Григорий Константинович по натуре был человеком прямым и нетерпимым к фальши. Всю свою жизнь он прожил среди людей, которые ложь презирали наравне с трусостью, и горько было ему чувствовать, что заканчивать эту жизнь приходится в липкой паутине лжи. Душа его жаждала любви высокой и чистой, как весеннее небо над головой, а он ощущал, что в его отношениях с Ритой много придуманного, ненастоящего, и боялся увидеть, как смутные ощущения превращаются в холодные и упрямые факты. Боясь себе в том признаться, не от нее — от себя хотел он уехать к матери, не страданий Ритиных боялся Горбачев — равнодушия, нетерпения, усталости: господи, и когда это все кончится… Два месяца, которые он пробыл в онкологическом институте, не оставили камня на камне от прекраснодушной сказочки о том, что страдания делают человека лучше, добрее, чище. Его болезнь могла ожесточить Риту, а ему хотелось запомнить ее иной: пусть даже не из жизни — из придумки. Вот почему, когда Вересов красноречивым жестом поднес к глазам часы, внутренне поежившись от обиды, он сделал вид, что ничего не заметил. Мгновенно оценив, какие преимущества ему дает рухнувшая липа, Горбачев ловко перекрыл профессору все пути к отступлению.
3
— Представляете, — широко улыбаясь, говорил полковник, — такая махинища… Я думал, еще тысячу лет простоит, а она — тю-тю-у! Чуть на нас с Ритой не спикировала, представляете, профессор! Счастье, что у меня вон там, на углу, шнурок развязался, остановились на минутку, — так и накрыла бы. Перед носом ветки просвистели. Вот ведь история, а?! Хоть бы, скажите, ветер, гроза, хоть бы что-нибудь… Ну, машина, что ли, врезалась. А то ведь ничего, никаких причин. Стояла, стояла и — на́ тебе…
Вересов тоскливо переминался с ноги на ногу, выжидая паузу, чтобы уйти. Но полковник говорил как заведенный, и хотя Николая Александровича тяготила эта болтовня, оборвать ее он почему-то не решался.
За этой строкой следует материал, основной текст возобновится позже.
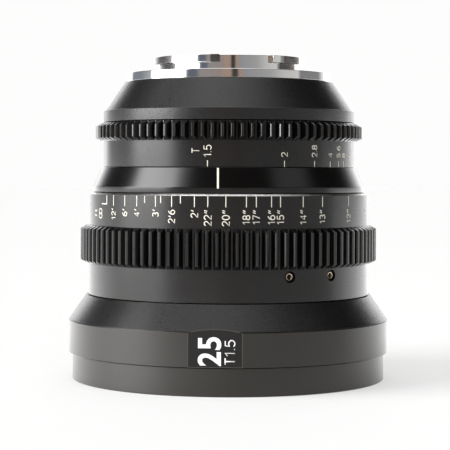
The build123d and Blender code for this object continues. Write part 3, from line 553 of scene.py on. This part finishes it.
def engraved(words, size, pen=0.3, spread=1.0, gap=0.2):
    """Numerals of one stroke width, cut and filled, with a faintly rounded face."""
    curve = bpy.data.curves.new("strokes", "CURVE")
    curve.dimensions = "3D"
    curve.bevel_depth = pen / 2 * MM
    curve.bevel_resolution = 1
    curve.use_fill_caps = True
    start = 0.0
    for letter in words:
        wide, paths = strokes[letter]
        for path in paths:
            spline = curve.splines.new("POLY")
            spline.points.add(len(path) - 1)
            for point, (x, y) in zip(spline.points, path):
                point.co = ((start + x * spread) * size * MM, y * size * MM, 0, 1)
        start += wide * spread + gap
    work = flat_mesh(curve)
    for vert in work.verts:
        vert.co.z *= 0.12
    return work


def extent(work):
    """Width and height of flat letters that start at (0, 0)."""
    return [max(vert.co[axis] for vert in work.verts) for axis in range(2)]


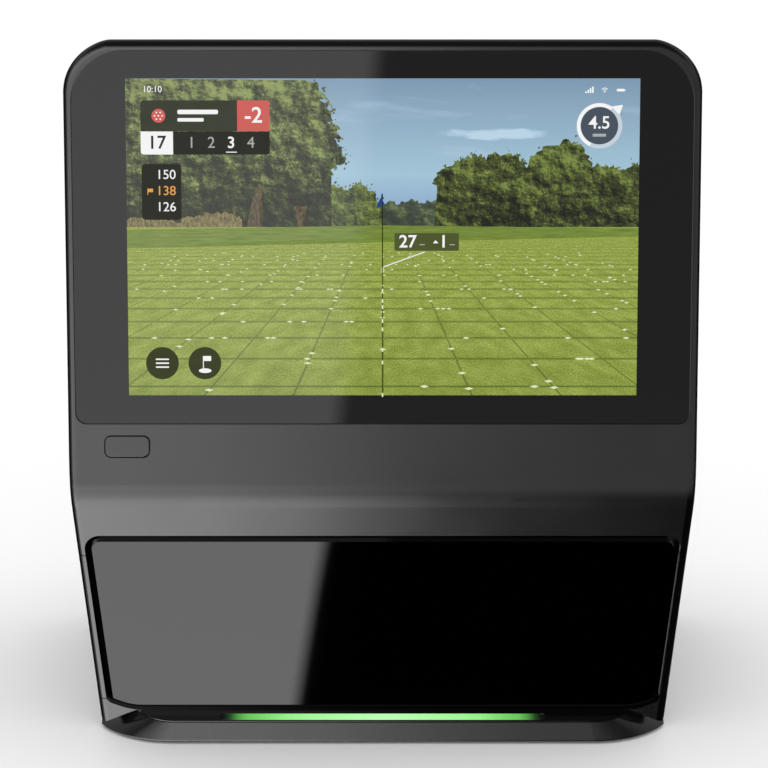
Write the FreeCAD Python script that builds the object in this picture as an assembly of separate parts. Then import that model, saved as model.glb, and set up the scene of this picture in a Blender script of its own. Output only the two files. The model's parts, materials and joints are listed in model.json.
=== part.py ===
import FreeCAD, Part
import math
import os
from FreeCAD import Vector as V

# Free-standing golf launch monitor: a wedge-shaped case with a leaning touch screen above
# an undercut camera window, standing on a shallow foot with a light strip in its ledge.
# Millimetres. +Z up, the screen faces -Y, +X to the right of a person facing the screen.
# Origin: on the ground, in the middle of the footprint.

# ---- overall ----------------------------------------
half_width = 135.0          # case half width above the taper
half_depth = 81.7           # front nose to rear nose, from the origin
screen_lean = 10.0          # screen leans back from vertical, degrees
undercut_lean = 10.0        # camera window leans forward from vertical, degrees
screen_center_z = 230.0     # height of the middle of the picture
nose_z = 119.3              # height of the sharp corner between screen face and window face
top_reach = 85.2            # sharp top edge above the picture's middle, along the screen
top_setback = 42.2          # rear edge of the top face, behind its front edge
top_drop = 20.6             # rear edge of the top face, below its front edge
rear_lean = 25.0            # upper rear face leans forward from vertical, degrees
rear_undercut = 9.85        # lower rear face, degrees
rear_nose_z = 107.0         # height of the rear nose
ground_gap = 1.6            # underside of the case above the ground
taper_start_z = 122.8       # the sides run inwards below this height
taper_angle = 4.41          # degrees per side
# ---- blends ----------------------------------------
nose_radius = 30.0
rear_nose_radius = 24.0
top_front_radius = 4.0
top_rear_radius = 30.0
rear_bottom_radius = 6.0
top_corner_radius = 24.5
taper_blend_radius = 300.0
edge_radius = 3.6
crown_spare = 0.4           # corner rounding ends this much above the top edge
# ---- walls, splits and clearances ----------------------------------------
wall = 2.5
screen_wall = 5.0
window_wall = 5.5
floor_wall = 2.5
parting_depth = 24.0        # front housing depth behind the screen and window faces
reveal = 0.6                # groove between the two housings
base_split_z = 15.0         # top of the base tray
bezel_split_z = 89.6        # seam between front housing and lower bezel
seam = 0.4                  # groove at the horizontal seams
fit = 0.3                   # clearance round a fixed piece in its opening
slip = 0.1                  # clearance of a sliding face
running = 0.06              # radial clearance of a shaft in its hole
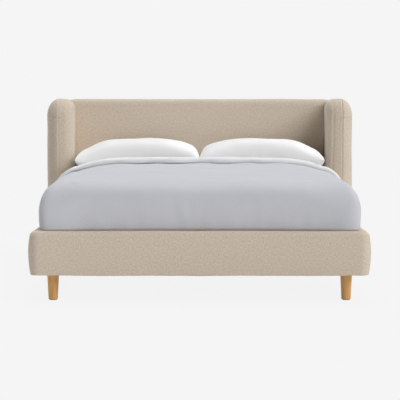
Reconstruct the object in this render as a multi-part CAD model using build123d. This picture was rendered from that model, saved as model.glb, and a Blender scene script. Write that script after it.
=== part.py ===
from build123d import *
import os
from math import cos, pi, sin

# A wingback bed for a 1500 x 2000 mm mattress. Lengths are in millimetres.
# The origin lies on the floor under the middle of the bed, +Z is up and the footboard faces -Y.
# Left and right are -X and +X, as they are seen from the foot of the bed.

# Mattress, and the room round it in the well of the base
mattress_width = 1500
mattress_length = 2000
mattress_height = 250
mattress_corner_radius = 60
mattress_edge_radius = 32
mattress_sink = 56
well_clearance = 12.5

# Upholstered base
leg_height = 131
base_height = 225
rail_thickness = 94
footboard_thickness = 95
foot_corner_radius = 55
belly_height = 114
belly_over_top = 14.5
belly_over_underside = 10.5
base_top_edge_radius = 18
base_low_edge_radius = 6
base_core_thickness = 45
base_top_foam = 20
foot_core_reach = 20

# Headboard panel between the wings
headboard_height = 1015
panel_thickness = 105
panel_edge_radius = 30
panel_foam = 40
panel_top_foam = 22
panel_board = 9
panel_post_width = 70
panel_rail_height = 70
panel_low_rail_height = 150
panel_middle_rise = 250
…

Он ощущал, что за словами о том, как испугались полковник и его жена, когда старая липа затрещала, накренилась и начала медленно валиться на мостовую, скрывается что-то значительное, от чего нельзя отмахнуться, но не мог догадаться и злился, что зря теряет время.
Пронзительный визг пилы, рванувшей толстую кору, что-то сдвинул в его памяти, и Вересов вдруг вспомнил, кто они такие — полковник, не закрывавший рта, и его молодая жена. Вспомнил так отчетливо, словно только вчера был у них в гостях, словно они были его давними друзьями. «Горбачев Григорий Константинович, — уверенно сказал он сам себе — фамилия всплыла с желтоватой обложки истории болезни, разбухшей от кипы подклеенных анализов и заключений. — Неоперабельная опухоль средостения, обширные метастазы. Выписан после диагностической операции и курса лучевой терапии на симптоматическое лечение. Как я мог забыть, ведь это какой-то приятель Минаевой. Надо же, чтобы так не повезло! Однако на тяжело больного полковник не похож. Стойкая ремиссия после облучения? Нет, не очень стойкая, лицо уже землистое, и дыхание частое, поверхностное, и глаза поблескивают — температурит, наверно. А вообще-то хорошо держится, крепкий мужик. Зато жена, кажется, типичная неврастеничка. Пятна на лице, словно крапивой обстрекалась. Ах, да, она же все знает. Сухоруков ей все рассказал, вот отчего ее трясет…»
Вытянув шею, Рита вглядывалась туда, где визжала пила, ухали топоры. Почувствовав на себе взгляд Николая Александровича, повернула голову.
— Вот и не стало нашей липы, профессор, — у нее дрогнул голос. — Какая жалость…
— Жалко, — сказал он, думая совсем об ином. — Красивое было дерево.
Рита провела кончиком языка по ярко накрашенным губам, взяла мужчин под руки, и они выбрались на тротуар.
— Извините, Николай Александрович, но коль уж мы встретились… Вы не находите, что Григорий Константинович после операции стал значительно лучше выглядеть?